Conservateurs révolutionnaires et résistants anti-hitlériens
• Analyse : Claus WOLFSCHLAG, Hitlers rechte Gegner : Gedanken zum nationalistischen Widerstand, Arun Verlag, Engerda, 1995, 215 p.
Claus Wolfschlag, collaborateur de l'hebdomadaire Junge Freiheit,
analyse plusieurs figures de l'opposition nationaliste au nazisme,
qu'il range dans quatre catégories : les nationaux-révolutionnaires,
les conservateurs, les folcistes (Völkische) et les liguistes (Bündische).
Wolfschlag énumère dans sa préface les raisons méthodologiques de
procéder à de telles approches différenciantes de l'histoire des idées
politiques. Pour le discours dominant et médiatique,
ultra-simplificateur, il y a eu le nazisme, émanation du "mal" et
l'anti-nazisme, émanation du "bien". Montrer que ce "mal" ou ce "bien"

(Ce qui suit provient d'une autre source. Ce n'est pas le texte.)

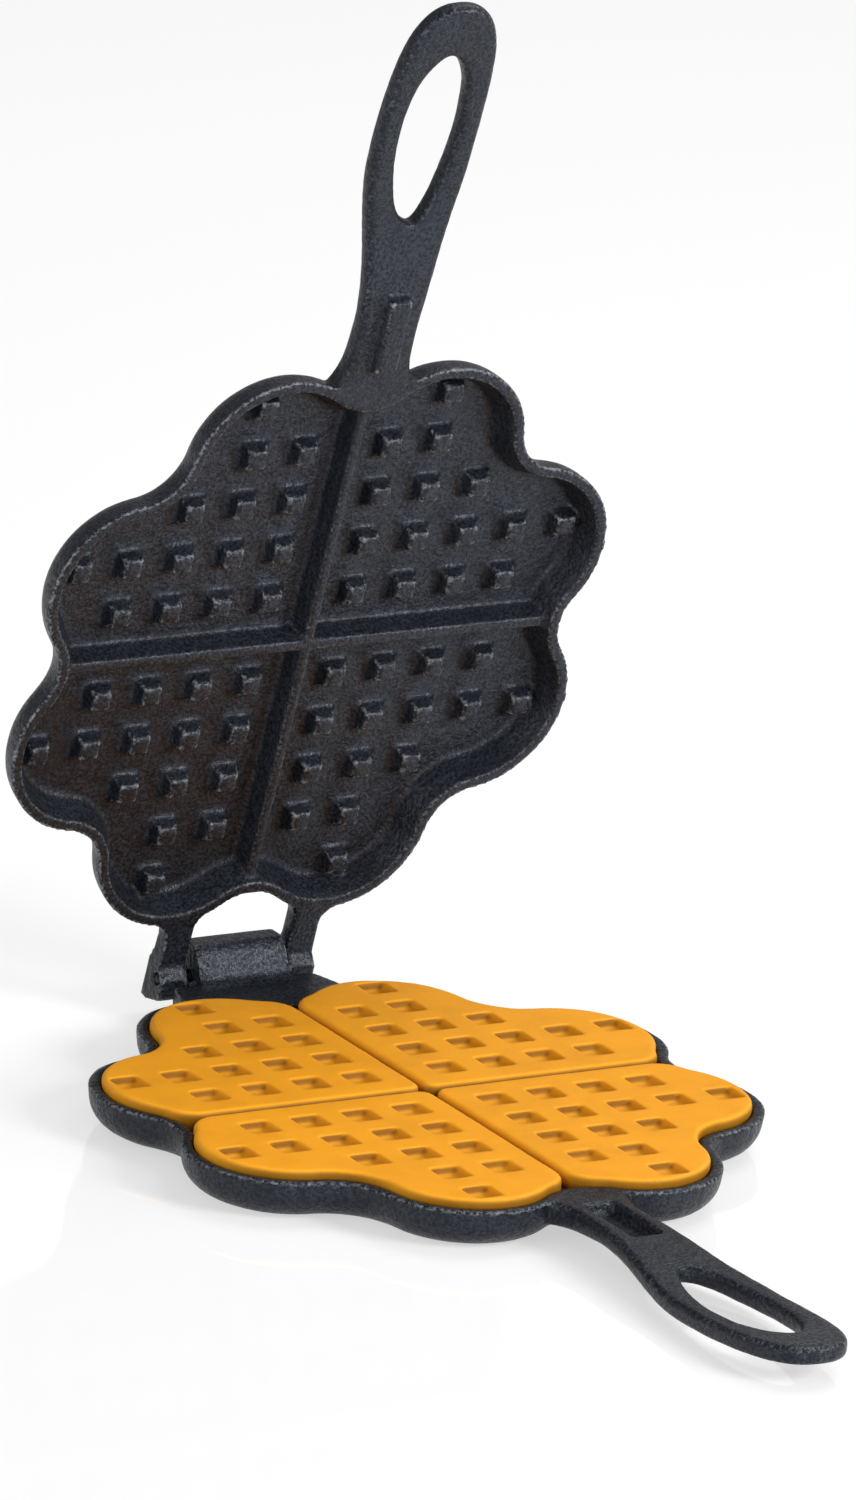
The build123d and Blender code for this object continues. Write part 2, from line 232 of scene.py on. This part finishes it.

étaient beaucoup plus complexes se heurte à l'incompréhension de nos
contemporains.
Dans les deux Allemagnes d'après-guerre,
l'historiographie communiste de l'Est ne voyait de résistance que chez
les militants communistes et jetait le doute sur la sincérité des
résistants conservateurs, y compris les conjurés du 20 juillet 1944. À
l'Ouest, surtout pendant l'ère Adenauer, on a assisté à une
survalorisation des conjurés du 20 juillet, au détriment des
communistes, coupables de partager avec les nazis le goût des sociétés
totalitaires. Dans les années 60, après la mort d'Adenauer, les idées
des conjurés du 20 juillet sont jugées "passéistes" et droitières par la
nouvelle historiographie teintée de gauchisme non communiste. Dans
les années 80, explique Wolfschlag, le concept de résistance au nazisme
subit une phase d'inflation ; une myriade de travaux se penche sur des
modes de résistance moins généraux, plus sectoriels, permettant à
certaines catégories sociales ouest-allemandes de se donner à leur tour
un passé résistant et, éventuellement, de toucher à ce titre des
subsides. Néanmoins, le schéma communiste orthodoxe continue à
prévaloir : la droite est assimilée globalement au nazisme, de même que
les nationalismes de gauche, en dépit des faits. Les rapports du SD
(police politique inféodée au parti nazi) sont pourtant éloquents : les
personnalités classées à droite ne ménagent pas leurs critiques et
passent souvent à l'action. Alors que reste-t-il du schéma
conventionnel ? En dépit de son titre, le livre de Wolfschlag
relativise le terme "droite". En traitant d'Erich et de Mathilde
Ludendorff, il montre que leur opposition à Hitler est dictée par un
anti-cléricalisme généralement ancré à gauche. Quant à Strasser, son
nationalisme est bien considéré comme de "gauche" par l'historien
français Moreau, spécialiste de la question. La droite est multiple dans
ses expressions, tout comme la gauche et le nazisme lui-même, où
l'exaltation de la glèbe voisinait avec les désirs d'expansion
impérialiste, où le culte passéiste des traditions se juxtaposait au
technocratisme non idéologique d'un Heydrich ou d'un Speer. Enfin,
Wolfschlag rappelle que dans la garde prétorienne du régime elle-même,
des complots contre Hitler ont été fomentés, notamment chez les SS
Ohlendorf, Best, Hildebrandt, Franke-Grieksch, voire dans le parti ou
le gouvernement (Franz Seldte). Par conséquent, il est temps de
développer une historiographie nouvelle et différenciante, en évitant
les stigmatisations globales. Le livre idéal serait celui qui aborderait
sans discrimination toutes les formes d'opposition et à la
partitocratie déficiente de Weimar et aux rigueurs du nazisme.
Wolfschlag ouvre la voie.
► Robert Steuckers, Vouloir n°134/136, 1996.